Roanokers will have to wait for their Costco and Top Golf.
After meeting resistance from city planning commissioners and staff last week, a North Carolina developer withdrew controversial plans to build a mixed retail and residential project on the Evans Spring site in northwest Roanoke.
“It became very evident during Friday’s Planning Commission Workshop that there is no reason to continue this process,” wrote Pavilion Development Co. Senior Vice President Jim Gamble in an email to the city planning staff late Tuesday.
Pavilion had applied to rezone the 93-acre site to allow its development plans. The mostly wooded site borders Interstate 581 across from the Valley View Mall area.
The rezoning was to have been considered in March by the planning commission, an appointed advisory panel. After the commission made its recommendation, it would have been up the city council to hold a public hearing and take a final vote.
Gamble told the commission Friday that his company’s plan was driven by what was required to make the development economically viable. In an interview, he acknowledged a significant piece of the equation is the cost of connecting the site to the I-581 interchange nearby, a project likely to run into the tens of millions of dollars.
Pavilion’s local attorney, Maryellen Goodlatte, said it’s unclear whether the developer might try to revise its plans and try again.
“It’s just too soon,” she said. “Pavilion just needs to step back, think about what can be done, and see if the sellers are willing to walk through a longer process here.”
Pavilion has worked on the project for more than two years, including organizing options to purchase 125 separate parcels that make up the site from 16 different owners. That includes 12 private residences.
Pavilion’s plan, submitted with its rezoning application, showed a range of uses, including a wholesale warehouse club and a golf-related recreational facility, widely rumored, though never confirmed, to be a Costco and Top Golf respectively.
The plan showed several outparcels for restaurants and retail, a neighborhood retail center with a grocery store and a residential area with a 14-building, 300-unit apartment complex.
It also showed an extension of the Lick Run Greenway, to be built at the developer’s expense.
Goodlatte said Pavilion attempted to address every concern raised by neighbors and city staff.
But the plan was controversial from the outset, drawing worry from neighbors about traffic in the surrounding neighborhood and the safety of students at the Roanoke Academy for Math and Science elementary school just across the street.
The site, location of an unfinished subdivision dating to the 1970s, is one of the last large sites seemingly ripe for commercial development in the city.
Installation of an interchange on I-581 made development more likely by opening up a potential connection to the Valley View Boulevard area and inviting traffic from the interstate.

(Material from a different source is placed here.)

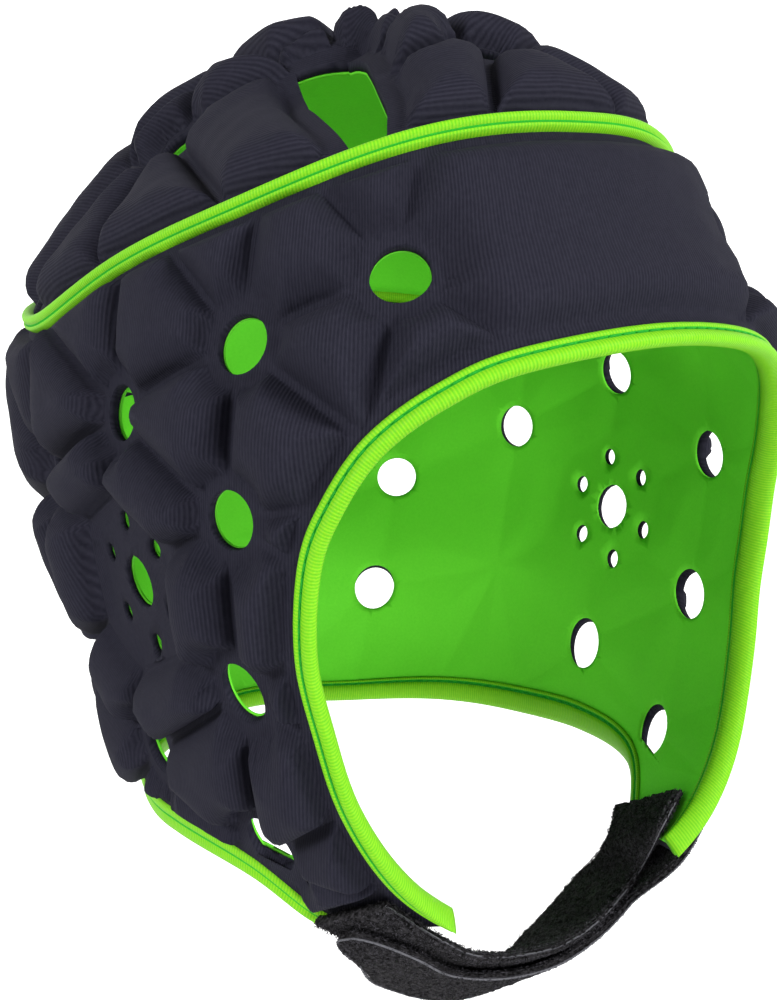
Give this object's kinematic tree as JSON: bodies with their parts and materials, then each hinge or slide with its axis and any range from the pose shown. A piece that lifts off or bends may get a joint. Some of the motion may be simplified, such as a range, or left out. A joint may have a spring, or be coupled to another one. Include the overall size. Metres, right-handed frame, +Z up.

So city planners worked with neighbors to devise a general plan for the site that allowed commercial development but buffered it from the surrounding neighborhood with a layer of commercial development.
When they discussed Pavilion’s plan last week, some planners found it failed to conform to the city’s plan, especially with regard to the edges of the site abutting neighborhood streets.
One commissioner, Lora Katz, said the plan reflected a “bulldozer mentality” and called it “unconscionable.”
City staff also raised concerns about traffic created on neighboring streets, some of which would see a tenfold increase each day.
In addition, the road to the interchange 70 feet above would create retaining walls up to 60 feet high just 20 feet from the backyards of neighboring homes.
Cheryl Hilton, president of the neighborhood Fairland Civic Organization, had delivered her neighbors’ concerns to Pavilion from early on. Pavilion met multiple times with neighborhood groups and held two public meetings about its plans at William Fleming High School last year.
She said the apparent end of Pavilion’s plans was good news, but she confessed mixed feelings.
“I recognize the city of Roanoke could benefit from the development of that property,” Hilton said. “But the way that it was shaped by Pavilion wasn’t working. It would not have worked and I don’t think it would have been sustainable.”
She said she was also mindful of the private homeowners on Top Hill Drive who planned to sell to Pavilion and move.
Hilton said she hopes the next developer works more closely with the community and pays more attention to the city’s Evans Spring plan.
“I am glad that we have the Evans Spring plan in place and that the city is postured to enforce it.”